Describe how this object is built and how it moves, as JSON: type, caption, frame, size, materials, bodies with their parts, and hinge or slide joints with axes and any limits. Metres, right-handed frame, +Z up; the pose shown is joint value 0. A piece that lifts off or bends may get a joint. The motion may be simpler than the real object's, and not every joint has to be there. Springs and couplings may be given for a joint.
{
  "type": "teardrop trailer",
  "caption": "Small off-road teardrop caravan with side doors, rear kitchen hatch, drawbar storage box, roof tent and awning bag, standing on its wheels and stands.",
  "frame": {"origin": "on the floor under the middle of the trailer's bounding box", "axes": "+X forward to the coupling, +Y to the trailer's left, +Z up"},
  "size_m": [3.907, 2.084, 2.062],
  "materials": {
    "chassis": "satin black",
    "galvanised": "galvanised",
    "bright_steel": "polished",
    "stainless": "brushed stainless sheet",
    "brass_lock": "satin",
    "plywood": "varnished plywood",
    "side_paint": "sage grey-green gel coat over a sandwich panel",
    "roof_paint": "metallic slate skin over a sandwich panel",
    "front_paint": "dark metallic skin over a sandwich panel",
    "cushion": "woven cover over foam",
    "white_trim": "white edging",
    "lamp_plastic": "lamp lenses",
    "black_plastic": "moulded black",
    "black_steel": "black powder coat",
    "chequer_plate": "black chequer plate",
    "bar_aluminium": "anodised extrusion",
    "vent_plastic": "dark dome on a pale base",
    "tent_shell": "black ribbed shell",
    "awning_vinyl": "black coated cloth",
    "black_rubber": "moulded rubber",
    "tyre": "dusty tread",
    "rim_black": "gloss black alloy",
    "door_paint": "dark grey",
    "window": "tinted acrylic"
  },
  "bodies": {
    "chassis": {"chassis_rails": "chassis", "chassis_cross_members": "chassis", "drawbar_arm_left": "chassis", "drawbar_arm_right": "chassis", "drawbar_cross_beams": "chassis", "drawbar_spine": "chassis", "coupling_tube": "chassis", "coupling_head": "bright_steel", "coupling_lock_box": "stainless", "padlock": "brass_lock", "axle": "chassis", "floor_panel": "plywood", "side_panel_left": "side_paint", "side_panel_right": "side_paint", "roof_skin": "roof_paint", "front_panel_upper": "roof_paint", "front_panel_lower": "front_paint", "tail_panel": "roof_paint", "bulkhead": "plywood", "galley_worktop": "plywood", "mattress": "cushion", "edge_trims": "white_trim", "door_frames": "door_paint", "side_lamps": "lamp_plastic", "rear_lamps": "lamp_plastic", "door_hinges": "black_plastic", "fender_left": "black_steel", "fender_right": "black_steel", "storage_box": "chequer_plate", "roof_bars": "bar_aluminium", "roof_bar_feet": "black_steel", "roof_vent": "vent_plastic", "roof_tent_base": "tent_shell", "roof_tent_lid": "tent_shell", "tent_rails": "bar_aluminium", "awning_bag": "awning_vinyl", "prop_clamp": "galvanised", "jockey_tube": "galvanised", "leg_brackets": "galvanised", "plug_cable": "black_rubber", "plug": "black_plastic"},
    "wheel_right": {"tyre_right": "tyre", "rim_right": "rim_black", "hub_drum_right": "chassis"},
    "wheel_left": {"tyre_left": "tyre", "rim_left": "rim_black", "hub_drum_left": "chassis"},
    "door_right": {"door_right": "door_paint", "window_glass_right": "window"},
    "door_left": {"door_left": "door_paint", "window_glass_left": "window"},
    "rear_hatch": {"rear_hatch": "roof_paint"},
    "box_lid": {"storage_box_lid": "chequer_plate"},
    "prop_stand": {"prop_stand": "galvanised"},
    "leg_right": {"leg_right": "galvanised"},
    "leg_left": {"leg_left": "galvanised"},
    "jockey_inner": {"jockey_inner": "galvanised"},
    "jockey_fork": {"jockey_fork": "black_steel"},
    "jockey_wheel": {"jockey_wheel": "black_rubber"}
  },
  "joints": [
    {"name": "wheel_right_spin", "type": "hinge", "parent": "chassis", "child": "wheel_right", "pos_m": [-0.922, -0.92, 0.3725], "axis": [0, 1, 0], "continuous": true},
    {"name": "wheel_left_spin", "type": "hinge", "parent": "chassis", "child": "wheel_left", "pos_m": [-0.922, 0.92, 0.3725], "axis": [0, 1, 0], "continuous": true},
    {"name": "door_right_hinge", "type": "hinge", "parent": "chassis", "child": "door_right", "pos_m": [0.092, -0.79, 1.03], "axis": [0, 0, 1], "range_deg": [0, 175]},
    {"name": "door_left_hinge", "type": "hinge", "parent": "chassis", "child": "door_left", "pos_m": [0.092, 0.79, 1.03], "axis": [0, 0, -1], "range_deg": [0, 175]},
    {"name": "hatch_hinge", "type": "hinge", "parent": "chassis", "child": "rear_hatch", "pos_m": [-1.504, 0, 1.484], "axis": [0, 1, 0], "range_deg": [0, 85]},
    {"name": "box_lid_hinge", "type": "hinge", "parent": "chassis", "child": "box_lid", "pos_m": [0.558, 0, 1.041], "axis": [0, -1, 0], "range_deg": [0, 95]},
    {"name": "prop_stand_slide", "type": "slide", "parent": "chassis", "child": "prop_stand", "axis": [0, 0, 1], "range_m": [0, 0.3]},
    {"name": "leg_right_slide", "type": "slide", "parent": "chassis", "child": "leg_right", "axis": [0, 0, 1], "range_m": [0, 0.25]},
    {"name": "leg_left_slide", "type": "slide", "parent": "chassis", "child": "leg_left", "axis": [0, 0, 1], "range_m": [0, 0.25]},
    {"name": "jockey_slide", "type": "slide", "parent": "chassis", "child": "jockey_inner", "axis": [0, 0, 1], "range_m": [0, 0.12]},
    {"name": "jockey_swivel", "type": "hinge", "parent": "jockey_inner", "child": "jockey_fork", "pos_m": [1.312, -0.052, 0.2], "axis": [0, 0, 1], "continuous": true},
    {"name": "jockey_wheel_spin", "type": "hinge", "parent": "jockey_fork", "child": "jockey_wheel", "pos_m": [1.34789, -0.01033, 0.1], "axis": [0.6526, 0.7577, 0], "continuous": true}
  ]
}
= = = = =
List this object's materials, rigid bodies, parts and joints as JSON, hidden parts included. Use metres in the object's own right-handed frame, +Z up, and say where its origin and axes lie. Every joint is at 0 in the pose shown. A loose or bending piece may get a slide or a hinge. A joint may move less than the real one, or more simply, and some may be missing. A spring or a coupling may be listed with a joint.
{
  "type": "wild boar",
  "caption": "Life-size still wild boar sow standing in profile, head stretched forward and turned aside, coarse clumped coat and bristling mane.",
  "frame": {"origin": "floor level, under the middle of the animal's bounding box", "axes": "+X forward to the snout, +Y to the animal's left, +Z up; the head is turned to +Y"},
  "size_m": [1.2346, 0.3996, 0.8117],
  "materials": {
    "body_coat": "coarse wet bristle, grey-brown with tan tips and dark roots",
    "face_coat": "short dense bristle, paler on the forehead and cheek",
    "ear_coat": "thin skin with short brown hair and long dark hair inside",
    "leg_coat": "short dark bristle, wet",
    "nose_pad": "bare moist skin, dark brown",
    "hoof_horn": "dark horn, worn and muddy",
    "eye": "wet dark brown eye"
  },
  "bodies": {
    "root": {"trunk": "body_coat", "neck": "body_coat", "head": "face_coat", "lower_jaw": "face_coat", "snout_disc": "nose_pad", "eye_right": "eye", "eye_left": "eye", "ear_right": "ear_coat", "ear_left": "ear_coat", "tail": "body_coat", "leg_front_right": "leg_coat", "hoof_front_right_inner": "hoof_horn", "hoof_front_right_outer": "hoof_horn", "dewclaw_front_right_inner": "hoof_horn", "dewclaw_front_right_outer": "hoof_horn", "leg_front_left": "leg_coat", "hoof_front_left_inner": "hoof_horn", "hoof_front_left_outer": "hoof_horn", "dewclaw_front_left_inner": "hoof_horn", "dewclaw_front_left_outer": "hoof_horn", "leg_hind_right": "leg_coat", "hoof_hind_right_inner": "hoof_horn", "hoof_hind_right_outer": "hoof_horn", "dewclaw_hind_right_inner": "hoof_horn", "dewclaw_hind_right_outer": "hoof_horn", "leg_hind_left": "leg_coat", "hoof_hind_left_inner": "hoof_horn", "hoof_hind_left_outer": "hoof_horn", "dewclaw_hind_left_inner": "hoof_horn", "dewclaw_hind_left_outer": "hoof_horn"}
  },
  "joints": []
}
= = = = =
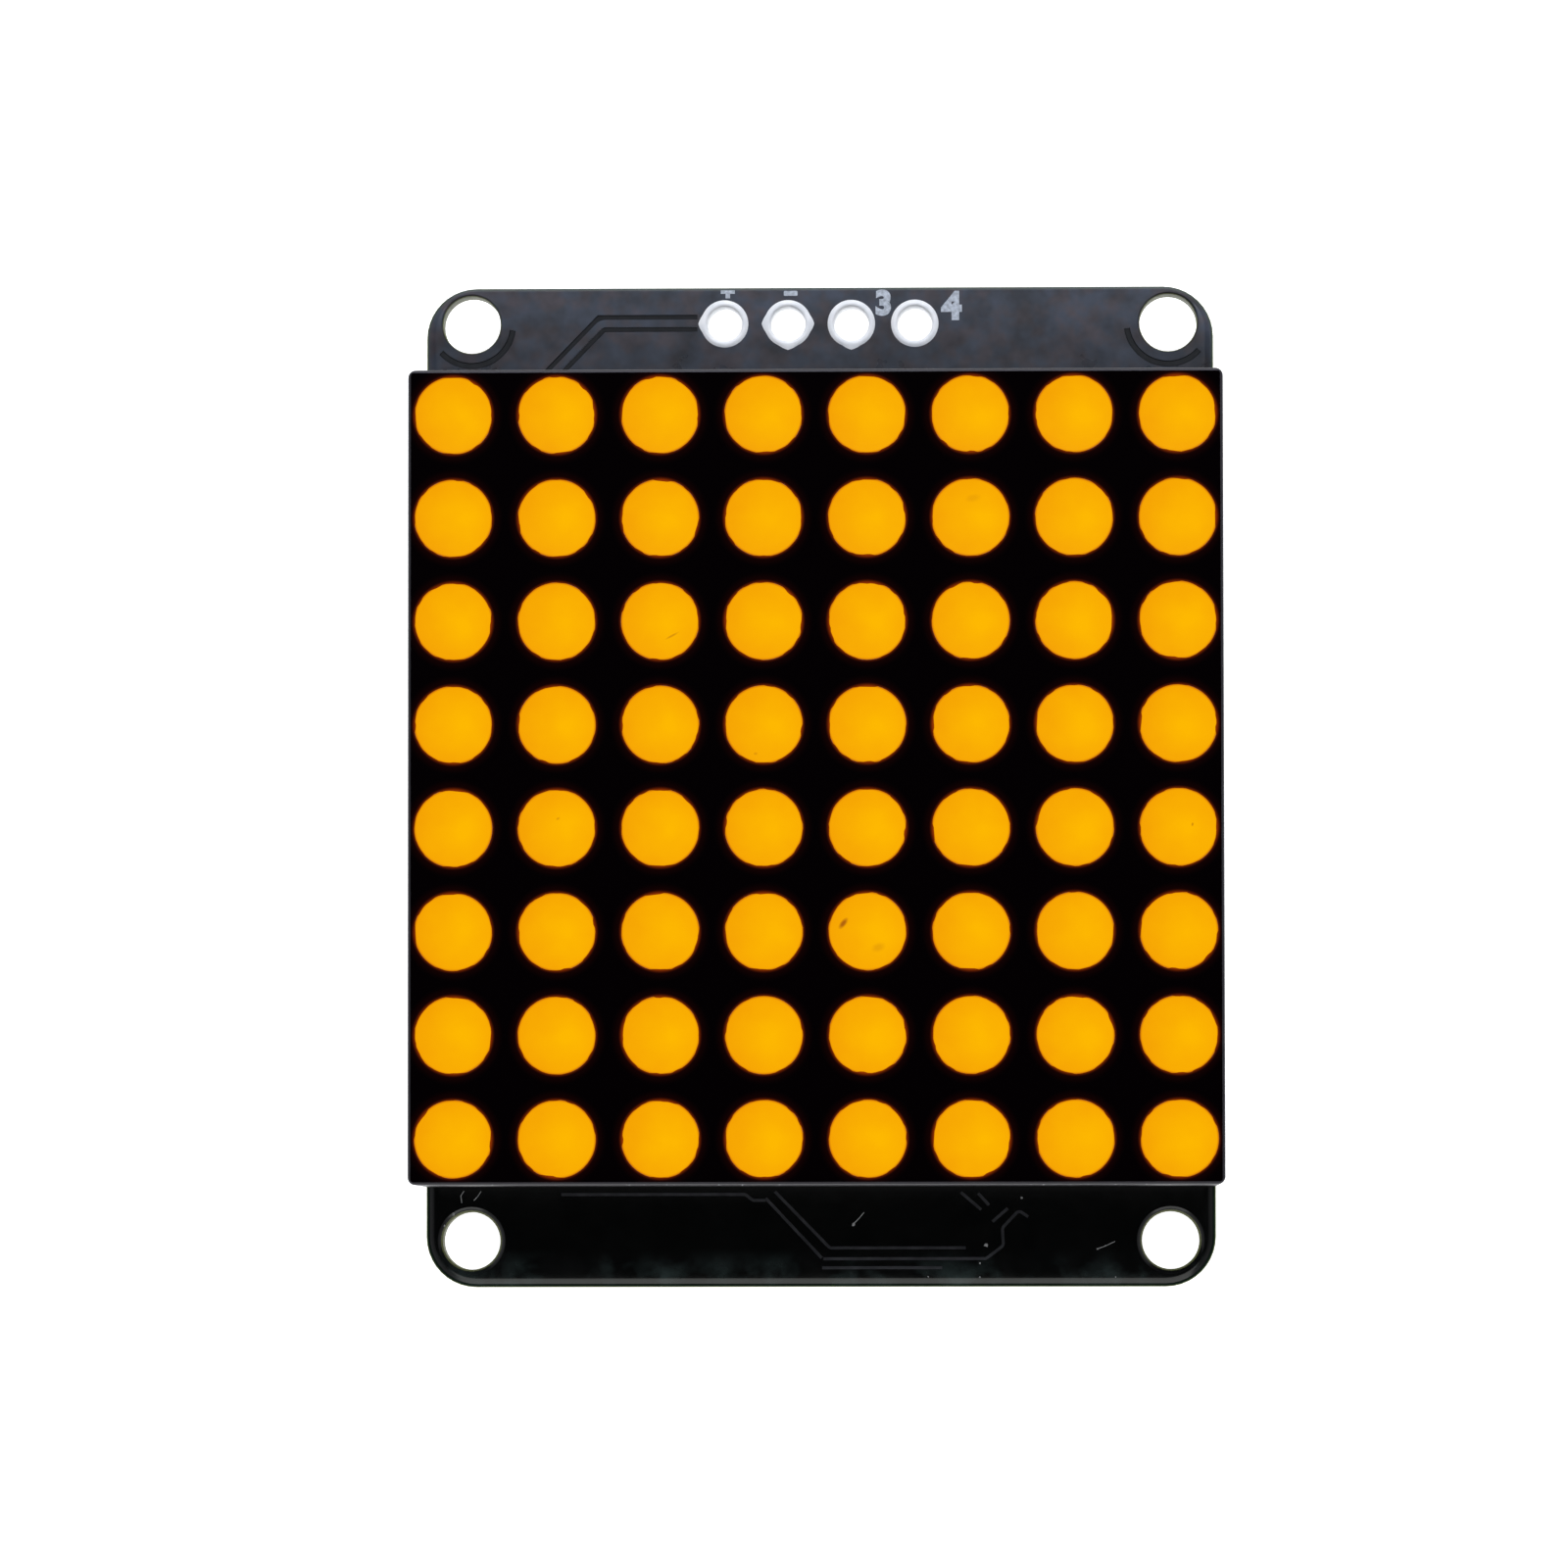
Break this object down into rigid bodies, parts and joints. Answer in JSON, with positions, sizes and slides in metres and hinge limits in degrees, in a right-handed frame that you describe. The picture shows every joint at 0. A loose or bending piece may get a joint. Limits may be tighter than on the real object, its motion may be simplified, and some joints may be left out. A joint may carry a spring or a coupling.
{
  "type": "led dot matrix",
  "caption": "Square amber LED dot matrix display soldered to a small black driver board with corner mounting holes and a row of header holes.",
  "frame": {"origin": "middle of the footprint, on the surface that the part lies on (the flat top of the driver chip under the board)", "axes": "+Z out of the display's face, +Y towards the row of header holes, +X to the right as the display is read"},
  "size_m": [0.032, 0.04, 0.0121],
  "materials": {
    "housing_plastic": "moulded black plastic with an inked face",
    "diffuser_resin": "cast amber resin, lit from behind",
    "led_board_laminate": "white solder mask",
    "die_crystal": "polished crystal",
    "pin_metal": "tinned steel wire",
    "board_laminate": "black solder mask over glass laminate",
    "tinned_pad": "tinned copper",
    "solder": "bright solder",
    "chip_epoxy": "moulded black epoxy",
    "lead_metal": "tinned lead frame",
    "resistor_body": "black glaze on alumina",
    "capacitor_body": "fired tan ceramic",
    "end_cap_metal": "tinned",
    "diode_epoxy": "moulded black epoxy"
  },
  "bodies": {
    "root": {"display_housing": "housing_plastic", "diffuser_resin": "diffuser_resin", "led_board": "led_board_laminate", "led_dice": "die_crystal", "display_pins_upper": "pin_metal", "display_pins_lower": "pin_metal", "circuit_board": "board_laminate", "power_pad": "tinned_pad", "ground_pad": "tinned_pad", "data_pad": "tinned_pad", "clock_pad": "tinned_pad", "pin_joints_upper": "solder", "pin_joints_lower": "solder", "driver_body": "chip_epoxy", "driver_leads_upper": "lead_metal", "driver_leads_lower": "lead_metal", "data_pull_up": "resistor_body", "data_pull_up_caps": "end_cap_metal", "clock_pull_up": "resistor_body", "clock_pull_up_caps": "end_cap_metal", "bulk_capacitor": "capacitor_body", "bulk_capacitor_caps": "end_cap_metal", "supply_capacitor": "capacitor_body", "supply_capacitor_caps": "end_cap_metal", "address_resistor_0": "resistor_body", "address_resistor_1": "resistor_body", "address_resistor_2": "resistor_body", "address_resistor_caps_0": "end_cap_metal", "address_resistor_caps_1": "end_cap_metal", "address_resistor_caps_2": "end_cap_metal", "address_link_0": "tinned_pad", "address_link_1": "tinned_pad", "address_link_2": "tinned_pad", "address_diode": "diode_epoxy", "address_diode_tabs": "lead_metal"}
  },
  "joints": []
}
= = = = =
Stated goal> For each line of the listing that holds the word "caption", show that line.

The solution>
Describe how this object is built and how it moves, as JSON: type, caption, frame, size, materials, bodies with their parts, and hinge or slide joints with axes and any limits. Metres, right-handed frame, +Z up; the pose shown is joint value 0. A piece that lifts off or bends may get a joint. The motion may be simpler than the real object's, and not every joint has to be there. Springs and couplings may be given for a joint.
  "caption": "Small off-road teardrop caravan with side doors, rear kitchen hatch, drawbar storage box, roof tent and awning bag, standing on its wheels and stands.",
  "caption": "Life-size still wild boar sow standing in profile, head stretched forward and turned aside, coarse clumped coat and bristling mane.",
  "caption": "Square amber LED dot matrix display soldered to a small black driver board with corner mounting holes and a row of header holes.",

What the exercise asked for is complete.